Repeat all of the data precisely.
**** PROVIDED DATA
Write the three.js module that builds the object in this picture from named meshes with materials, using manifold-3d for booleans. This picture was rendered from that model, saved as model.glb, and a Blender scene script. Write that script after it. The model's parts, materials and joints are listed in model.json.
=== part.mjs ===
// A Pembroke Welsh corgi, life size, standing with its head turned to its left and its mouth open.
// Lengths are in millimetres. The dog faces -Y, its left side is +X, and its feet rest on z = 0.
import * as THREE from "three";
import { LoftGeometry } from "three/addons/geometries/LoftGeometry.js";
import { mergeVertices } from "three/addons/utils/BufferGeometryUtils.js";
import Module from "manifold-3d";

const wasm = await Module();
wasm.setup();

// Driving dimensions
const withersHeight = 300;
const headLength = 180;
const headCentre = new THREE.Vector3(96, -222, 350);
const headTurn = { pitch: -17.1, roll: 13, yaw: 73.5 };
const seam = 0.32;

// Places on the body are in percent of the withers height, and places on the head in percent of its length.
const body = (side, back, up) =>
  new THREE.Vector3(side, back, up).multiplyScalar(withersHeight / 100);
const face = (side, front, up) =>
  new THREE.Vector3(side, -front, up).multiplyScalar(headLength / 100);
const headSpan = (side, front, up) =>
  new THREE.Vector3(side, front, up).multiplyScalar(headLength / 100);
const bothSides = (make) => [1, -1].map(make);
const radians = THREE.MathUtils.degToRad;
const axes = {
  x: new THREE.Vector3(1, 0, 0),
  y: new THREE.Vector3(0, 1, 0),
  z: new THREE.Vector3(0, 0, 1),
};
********
● **ANSWER FOR THE TASK**
Write the three.js module that builds the object in this picture from named meshes with materials, using manifold-3d for booleans. This picture was rendered from that model, saved as model.glb, and a Blender scene script. Write that script after it. The model's parts, materials and joints are listed in model.json.
=== part.mjs ===
// A Pembroke Welsh corgi, life size, standing with its head turned to its left and its mouth open.
// Lengths are in millimetres. The dog faces -Y, its left side is +X, and its feet rest on z = 0.
import * as THREE from "three";
import { LoftGeometry } from "three/addons/geometries/LoftGeometry.js";
import { mergeVertices } from "three/addons/utils/BufferGeometryUtils.js";
import Module from "manifold-3d";

const wasm = await Module();
wasm.setup();

// Driving dimensions
const withersHeight = 300;
const headLength = 180;
const headCentre = new THREE.Vector3(96, -222, 350);
const headTurn = { pitch: -17.1, roll: 13, yaw: 73.5 };
const seam = 0.32;

// Places on the body are in percent of the withers height, and places on the head in percent of its length.
const body = (side, back, up) =>
  new THREE.Vector3(side, back, up).multiplyScalar(withersHeight / 100);
const face = (side, front, up) =>
  new THREE.Vector3(side, -front, up).multiplyScalar(headLength / 100);
const headSpan = (side, front, up) =>
  new THREE.Vector3(side, front, up).multiplyScalar(headLength / 100);
const bothSides = (make) => [1, -1].map(make);
const radians = THREE.MathUtils.degToRad;
const axes = {
  x: new THREE.Vector3(1, 0, 0),
  y: new THREE.Vector3(0, 1, 0),
  z: new THREE.Vector3(0, 0, 1),
};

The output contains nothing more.